A Quakerism 101 course is being planned by our Committee on Overseers for new attenders at Little Falls and for Friends who are not so new. Our Meeting is enriched by the vitality of an active group of children and young people in our First Day School who range in age from six months through the teen years.

Friends were saddened by the loss of Joseph Darlington Hoopes, who died in April at age 103. As a child, Joseph attended the Forest Meeting, a preparative meeting under the care of Little Falls. The Quaker values that influenced his life came from both his father’s Hoopes and mother’s Watson side of his family.

After receiving his undergraduate and Master’s degrees from the University of Maryland, Joseph joined his father at their home, Waverly Farm, where they established one of the finest herds of Jersey cows in the state. In addition to the dairy business, Joseph grew apples, plums, pears and other fruits for the local market.

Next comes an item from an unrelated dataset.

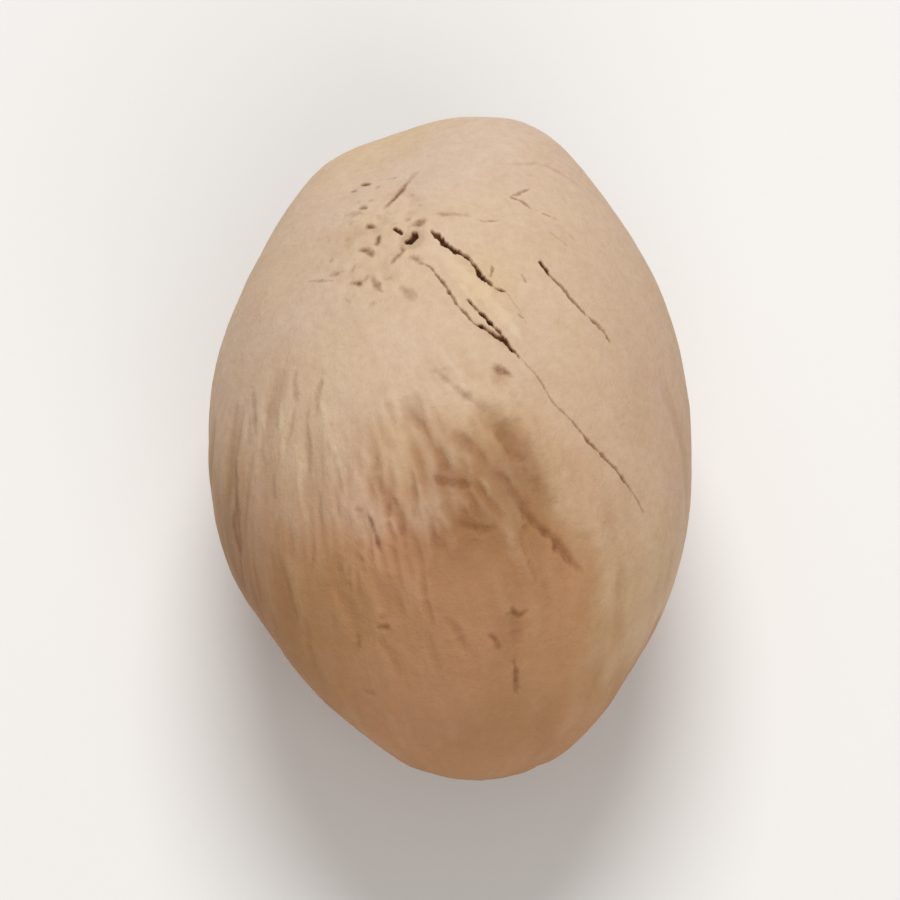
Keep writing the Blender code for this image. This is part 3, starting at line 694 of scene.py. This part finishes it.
kernelSkin = {
    "bloomPink": fromScreen(218, 192, 169),
    "bloomCream": fromScreen(216, 187, 149),
    "tanPink": fromScreen(186, 137, 100),
    "tanYellow": fromScreen(183, 138, 92),
    "streakBrown": fromScreen(144, 98, 63),
    "markBrown": fromScreen(122, 76, 41),
    # Near black core of the cracks: partly the brown inside them, partly painted shade in their narrow gaps
    "crackBrown": fromScreen(54, 31, 17),
    "flake": fromScreen(228, 204, 170),
    "roughness": (0.66, 0.82),
    "specular": 0.25,
    # streaks along the grain: how many across and along, detail, roughness
    "broadStreaks": (13, 2.2, 3, 0.5), "fineStreaks": (34, 5, 3, 0.6), "fibres": (100, 16, 2, 0.6),
    # mottles: how many a metre, detail, roughness
    "cloud": (240, 3, 0.5), "blotch": (620, 4, 0.6), "speckle": (2600, 3, 0.7), "powder": (9000, 3, 0.6),
    # how far each thing rubs the bloom off, or keeps it on; the furrows' share is painted shade in the
    # hollows and painted light on the ridge tops
    "wearAndShading": {"broadStreaks": 0.70, "fineStreaks": 0.45, "blotch": 0.35, "strip": 0.30, "furrow": 0.28},
    # how far the mottles swing the tone and the brown
    "swings": {"tone": 1.0, "blotch": 1.2, "cloud": 0.7},
    # the most that each thing tints the skin; the furrows' tint is partly the skin's own brown in its folds
    # and partly painted shade
    "tints": {"streak": 0.28, "furrow": 0.55, "speckle": 0.16, "mark": 0.9, "strip": 0.55, "lip": 0.22},
    # between which two values of a texture or an attribute each thing sets in
    "spans": {"tone": (0.1, 0.9), "streak": (0.50, 0.80), "speckle": (0.35, 0.75), "mark": (0.0, 0.8),
              "crackRim": (0.0, 0.55), "crackCore": (0.45, 0.95), "roughness": (0.3, 0.7)},
    "raggedness": (0.3, 0.7, 0.6, 1.3),  # speckle from and to, share of the mark there from and to
    "bumpDepth": 0.05 * mm,
    "bumps": {"fineStreaks": 0.6, "fibres": 0.15, "speckle": 1.1, "powder": 0.40, "blotch": 1.0},
}


def addNode(tree, kind, **settings):
    node = tree.nodes.new(kind)
    for name, value in settings.items():
        setattr(node, name, value)
    return node


# Puts a value, a colour or another node's output on an input
def feed(tree, socket, source):
    if isinstance(source, bpy.types.NodeSocket):
        tree.links.new(source, socket)
    else:
        socket.default_value = source


def mathOf(tree, operation, first, second):
    node = addNode(tree, "ShaderNodeMath", operation=operation)
    feed(tree, node.inputs[0], first)
    feed(tree, node.inputs[1], second)
    return node.outputs[0]


def mixOf(tree, share, first, second):
    node = addNode(tree, "ShaderNodeMix", data_type="RGBA")
    feed(tree, node.inputs["Factor"], share)
    feed(tree, node.inputs["A"], first)
    feed(tree, node.inputs["B"], second)
    return node.outputs["Result"]


def stretchOf(tree, value, low, high, toLow=0.0, toHigh=1.0):
    node = addNode(tree, "ShaderNodeMapRange", clamp=True)
    feed(tree, node.inputs["Value"], value)
    feed(tree, node.inputs["From Min"], low)
    feed(tree, node.inputs["From Max"], high)
    feed(tree, node.inputs["To Min"], toLow)
    feed(tree, node.inputs["To Max"], toHigh)
    return node.outputs["Result"]


# The texture about its middle, from -size / 2 to size / 2
def swingOf(tree, texture, size):
    return mathOf(tree, "MULTIPLY", mathOf(tree, "SUBTRACT", texture, 0.5), size)


# The total with a share of the value put to it
def withShare(tree, total, value, share, operation="ADD"):
    return mathOf(tree, operation, total, mathOf(tree, "MULTIPLY", value, share))


# Streaks that follow the grain
def makeStreakGroup():
    group = bpy.data.node_groups.new("grainStreaks", "ShaderNodeTree")
    sockets = group.interface
    sockets.new_socket("Grain", in_out="INPUT", socket_type="NodeSocketVector")
    for name in ("Across", "Along", "Detail", "Roughness"):
        sockets.new_socket(name, in_out="INPUT", socket_type="NodeSocketFloat")
    sockets.new_socket("Value", in_out="OUTPUT", socket_type="NodeSocketFloat")
    entry = addNode(group, "NodeGroupInput")
    leave = addNode(group, "NodeGroupOutput")
    scale = addNode(group, "ShaderNodeCombineXYZ")
    for axis, name in enumerate(("Across", "Across", "Along")):
        feed(group, scale.inputs[axis], entry.outputs[name])
    stretch = addNode(group, "ShaderNodeVectorMath", operation="MULTIPLY")
    feed(group, stretch.inputs[0], entry.outputs["Grain"])
    feed(group, stretch.inputs[1], scale.outputs[0])
    texture = addNode(group, "ShaderNodeTexNoise")
    feed(group, texture.inputs["Vector"], stretch.outputs[0])
    feed(group, texture.inputs["Scale"], 1.0)
    feed(group, texture.inputs["Detail"], entry.outputs["Detail"])
    feed(group, texture.inputs["Roughness"], entry.outputs["Roughness"])
    feed(group, leave.inputs["Value"], texture.outputs["Fac"])
    return group


def streaksOf(tree, group, grain, across, along, detail, roughness):
    node = addNode(tree, "ShaderNodeGroup")
    node.node_tree = group
    feed(tree, node.inputs["Grain"], grain)
    for name, value in (("Across", across), ("Along", along), ("Detail", detail), ("Roughness", roughness)):
        node.inputs[name].default_value = value
    return node.outputs["Value"]


def mottleOf(tree, place, scale, detail, roughness):
    node = addNode(tree, "ShaderNodeTexNoise")
    feed(tree, node.inputs["Vector"], place)
    feed(tree, node.inputs["Scale"], scale)
    feed(tree, node.inputs["Detail"], detail)
    feed(tree, node.inputs["Roughness"], roughness)
    return node.outputs["Fac"]


def attributeOf(tree, name, output="Fac"):
    return addNode(tree, "ShaderNodeAttribute", attribute_name=name).outputs[output]


def makeKernelMaterial(streakGroup):
    material = bpy.data.materials.new("nutmegSkin")
    material.use_nodes = True
    tree = material.node_tree
    shader = tree.nodes["Principled BSDF"]
    place = addNode(tree, "ShaderNodeTexCoord").outputs["Object"]
    grain = attributeOf(tree, "grain", "Vector")
    crack, lip, mark, strip, furrow, bloomAndShade, streaky, yellow, brown = (
        attributeOf(tree, name)
        for name in ("crack", "lip", "mark", "strip", "furrow", "bloomAndShade", "streaky", "yellow", "brown")
    )
    broadStreaks, fineStreaks, fibres = (
        streaksOf(tree, streakGroup, grain, *kernelSkin[name])
        for name in ("broadStreaks", "fineStreaks", "fibres")
    )
    cloud, blotch, speckle, powder = (
        mottleOf(tree, place, *kernelSkin[name]) for name in ("cloud", "blotch", "speckle", "powder")
    )
    wearAndShadingShares, swings, tints, spans, bumps = (
        kernelSkin[name] for name in ("wearAndShading", "swings", "tints", "spans", "bumps")
    )

    # Bloom lies on the ridges and rubs off in streaks, and the relief thins it in the hollows and keeps it
    # on the ridge tops as painted shade and painted light
    streaks = mathOf(tree, "ADD", swingOf(tree, broadStreaks, wearAndShadingShares["broadStreaks"]),
                     swingOf(tree, fineStreaks, wearAndShadingShares["fineStreaks"]))
    wearAndShading = withShare(tree, bloomAndShade, streaks, streaky)
    wearAndShading = mathOf(tree, "ADD", wearAndShading, swingOf(tree, blotch, wearAndShadingShares["blotch"]))
    wearAndShading = withShare(tree, wearAndShading, strip, wearAndShadingShares["strip"])
    # Less bloom in the furrows and more on the ridge tops: painted shade and painted light
    wearAndShading = withShare(tree, wearAndShading, furrow, wearAndShadingShares["furrow"], "SUBTRACT")
    paleShare = stretchOf(tree, wearAndShading, 0.0, 1.0)

    tone = mathOf(tree, "ADD", yellow, swingOf(tree, cloud, swings["tone"]))
    tone = stretchOf(tree, tone, *spans["tone"])
    pale = mixOf(tree, tone, kernelSkin["bloomPink"], kernelSkin["bloomCream"])
    under = mixOf(tree, tone, kernelSkin["tanPink"], kernelSkin["tanYellow"])
    browner = withShare(tree, brown, swingOf(tree, blotch, swings["blotch"]), brown)
    browner = mathOf(tree, "ADD", browner, swingOf(tree, cloud, swings["cloud"]))
    under = mixOf(tree, stretchOf(tree, browner, 0.0, 1.0), under, kernelSkin["streakBrown"])
    colour = mixOf(tree, paleShare, under, pale)
    streakShare = mathOf(tree, "MULTIPLY", stretchOf(tree, fineStreaks, *spans["streak"]), streaky)
    streakShare = mathOf(tree, "MULTIPLY", streakShare, tints["streak"])
    colour = mixOf(tree, streakShare, colour, kernelSkin["streakBrown"])
    # Browner in the furrows: partly the skin's own brown in its folds, partly painted shade
    furrowShare = mathOf(tree, "MULTIPLY", stretchOf(tree, furrow, 0.0, 1.0), tints["furrow"])
    colour = mixOf(tree, furrowShare, colour, kernelSkin["streakBrown"])
    speckleShare = stretchOf(tree, speckle, *spans["speckle"], 0.0, tints["speckle"])
    colour = mixOf(tree, speckleShare, colour, kernelSkin["streakBrown"])
    raggedMark = mathOf(tree, "MULTIPLY", mark, stretchOf(tree, speckle, *kernelSkin["raggedness"]))
    markShare = stretchOf(tree, raggedMark, *spans["mark"], 0.0, tints["mark"])
    colour = mixOf(tree, markShare, colour, kernelSkin["markBrown"])
    palest = withShare(tree, mathOf(tree, "MULTIPLY", strip, tints["strip"]), lip, tints["lip"])
    colour = mixOf(tree, palest, colour, kernelSkin["flake"])
    # Cracks: brown at the rim, near black in the core; the core is partly their own brown and partly painted
    # shade
    colour = mixOf(tree, stretchOf(tree, crack, *spans["crackRim"]), colour, kernelSkin["markBrown"])
    colour = mixOf(tree, stretchOf(tree, crack, *spans["crackCore"]), colour, kernelSkin["crackBrown"])
    feed(tree, shader.inputs["Base Color"], colour)

    roughness = stretchOf(tree, fineStreaks, *spans["roughness"], *kernelSkin["roughness"])
    feed(tree, shader.inputs["Roughness"], roughness)
    shader.inputs["Specular IOR Level"].default_value = kernelSkin["specular"]

    height = mathOf(tree, "MULTIPLY", mathOf(tree, "MULTIPLY", fineStreaks, streaky), bumps["fineStreaks"])
    for texture, share in ((fibres, bumps["fibres"]), (speckle, bumps["speckle"]),
                           (powder, bumps["powder"]), (blotch, bumps["blotch"])):
        height = withShare(tree, height, texture, share)
    bump = addNode(tree, "ShaderNodeBump")
    bump.inputs["Strength"].default_value = 1.0
    bump.inputs["Distance"].default_value = kernelSkin["bumpDepth"]
    feed(tree, bump.inputs["Height"], height)
    feed(tree, shader.inputs["Normal"], bump.outputs["Normal"])
    return material


kernel = makeKernel()
kernel.data.materials.append(makeKernelMaterial(makeStreakGroup()))
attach(kernel, "root")
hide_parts("nutmeg")
print("kernel dressed")

floorLook = {"width": 3.0, "colour": fromScreen(240, 238, 235), "roughness": 0.8, "gap": 0.01 * mm}


def makeFloor():
    shape = bmesh.new()
    bmesh.ops.create_grid(shape, x_segments=1, y_segments=1, size=floorLook["width"] / 2)
    bmesh.ops.translate(shape, verts=shape.verts, vec=(0, 0, -floorLook["gap"]))
    mesh = bpy.data.meshes.new("floor")
    shape.to_mesh(mesh)
    shape.free()
    material = bpy.data.materials.new("paleFloor")
    material.use_nodes = True
    shader = material.node_tree.nodes["Principled BSDF"]
    shader.inputs["Base Color"].default_value = floorLook["colour"]
    shader.inputs["Roughness"].default_value = floorLook["roughness"]
    mesh.materials.append(material)
    floor = bpy.data.objects.new("floor", mesh)
    bpy.context.scene.collection.objects.link(floor)


makeFloor()
print("floor laid")

studio = {
    "skyColour": (1.0, 0.99, 0.98, 1.0),
    "skyStrength": 0.33,
    # name, where it stands, size, power in watts
    "softboxes": [
        ("key", (0.0, 0.28, 0.47), 0.30, 1.90),
        ("fill", (0.10, -0.35, 0.32), 0.40, 0.80),
    ],
    "elevation": 68,
    "distance": 0.40,
    "kernelShare": 0.74,  # of the picture's height
    "sensor": 36.0,
}


def aim(thing, target):
    thing.rotation_euler = (Vector(target) - thing.location).to_track_quat("-Z", "Y").to_euler()


def makeStudio():
    scene = bpy.context.scene
    scene.view_settings.view_transform = "Standard"
    world = bpy.data.worlds.new("studioSky")
    world.use_nodes = True
    sky = world.node_tree.nodes["Background"]
    sky.inputs["Color"].default_value = studio["skyColour"]
    sky.inputs["Strength"].default_value = studio["skyStrength"]
    scene.world = world
    for name, place, size, power in studio["softboxes"]:
        lamp = bpy.data.lights.new(name, "AREA")
        lamp.shape = "DISK"
        lamp.size = size
        lamp.energy = power
        light = bpy.data.objects.new(name, lamp)
        light.location = place
        aim(light, boxCentre)
        scene.collection.objects.link(light)


def makeCamera():
    rise = math.radians(studio["elevation"])
    size = boxHigh - boxLow
    seen = math.hypot(size.y * math.sin(rise), size.z * math.cos(rise))
    picture = seen / studio["kernelShare"]
    cameraData = bpy.data.cameras.new("camera")
    cameraData.sensor_width = studio["sensor"]
    cameraData.lens = studio["sensor"] * studio["distance"] / picture
    camera = bpy.data.objects.new("camera", cameraData)
    camera.location = boxCentre + Vector((0, -math.cos(rise), math.sin(rise))) * studio["distance"]
    aim(camera, boxCentre)
    bpy.context.scene.collection.objects.link(camera)
    bpy.context.scene.camera = camera


makeStudio()
makeCamera()
print("studio and camera ready")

As a member of Little Falls, Joseph’s contributions to the Meeting were enormous. He championed the mission of the Social Concerns Committee, bringing food items each month to the collection for the local food pantry. He was a strong advocate for education, contributing to the Meeting’s scholarship program and becoming a benefactor in support of Harford Friends School. Joseph served as Treasurer of the Meeting for twenty years. He spent many hours both in building shelves in the library and organizing the collection of books stored there. He offered a voice that would often bring unity within the Meeting when potentially divisive issues were discussed. Perhaps his greatest gift to the Meeting was given through the softly spoken thoughts he shared in Meeting for Worship. When Joseph spoke, we listened.

His life exemplified the values and principles of Quakerism — simplicity, integrity, peace, truth, equality. His gentle ways and keen intellect will long be remembered.